» WRITTEN PROBLEM: Write out the data again in full, exactly as it reads.

» AVAILABLE DATA:
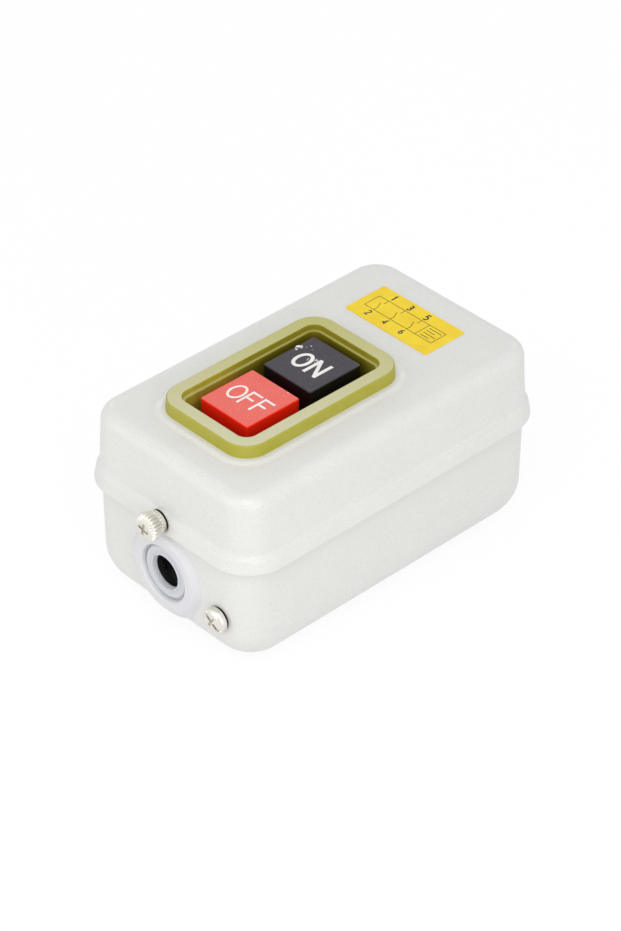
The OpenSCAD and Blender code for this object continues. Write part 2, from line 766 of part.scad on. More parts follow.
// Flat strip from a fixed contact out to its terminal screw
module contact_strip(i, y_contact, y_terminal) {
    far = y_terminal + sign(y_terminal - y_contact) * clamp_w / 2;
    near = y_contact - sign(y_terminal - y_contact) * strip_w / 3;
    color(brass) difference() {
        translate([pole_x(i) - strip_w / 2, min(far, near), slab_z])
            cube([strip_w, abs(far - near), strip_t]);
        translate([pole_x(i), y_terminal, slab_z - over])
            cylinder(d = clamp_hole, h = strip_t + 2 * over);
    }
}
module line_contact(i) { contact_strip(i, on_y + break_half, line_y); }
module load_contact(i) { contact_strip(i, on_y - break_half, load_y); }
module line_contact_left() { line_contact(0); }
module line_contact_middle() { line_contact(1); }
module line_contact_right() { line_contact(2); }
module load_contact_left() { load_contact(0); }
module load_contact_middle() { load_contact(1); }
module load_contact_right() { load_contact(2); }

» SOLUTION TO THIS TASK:
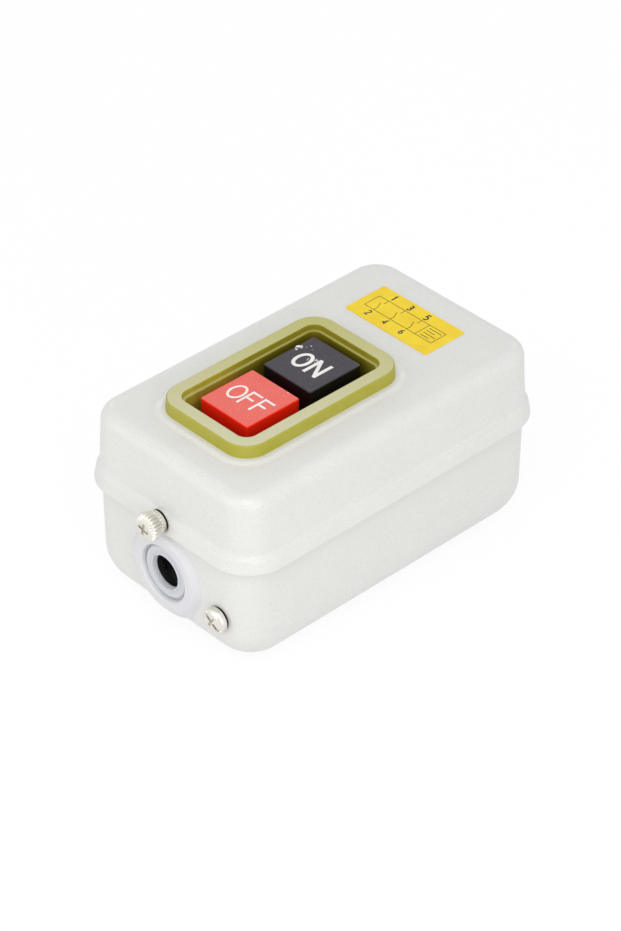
The OpenSCAD and Blender code for this object continues. Write part 2, from line 766 of part.scad on. More parts follow.
// Flat strip from a fixed contact out to its terminal screw
module contact_strip(i, y_contact, y_terminal) {
    far = y_terminal + sign(y_terminal - y_contact) * clamp_w / 2;
    near = y_contact - sign(y_terminal - y_contact) * strip_w / 3;
    color(brass) difference() {
        translate([pole_x(i) - strip_w / 2, min(far, near), slab_z])
            cube([strip_w, abs(far - near), strip_t]);
        translate([pole_x(i), y_terminal, slab_z - over])
            cylinder(d = clamp_hole, h = strip_t + 2 * over);
    }
}
module line_contact(i) { contact_strip(i, on_y + break_half, line_y); }
module load_contact(i) { contact_strip(i, on_y - break_half, load_y); }
module line_contact_left() { line_contact(0); }
module line_contact_middle() { line_contact(1); }
module line_contact_right() { line_contact(2); }
module load_contact_left() { load_contact(0); }
module load_contact_middle() { load_contact(1); }
module load_contact_right() { load_contact(2); }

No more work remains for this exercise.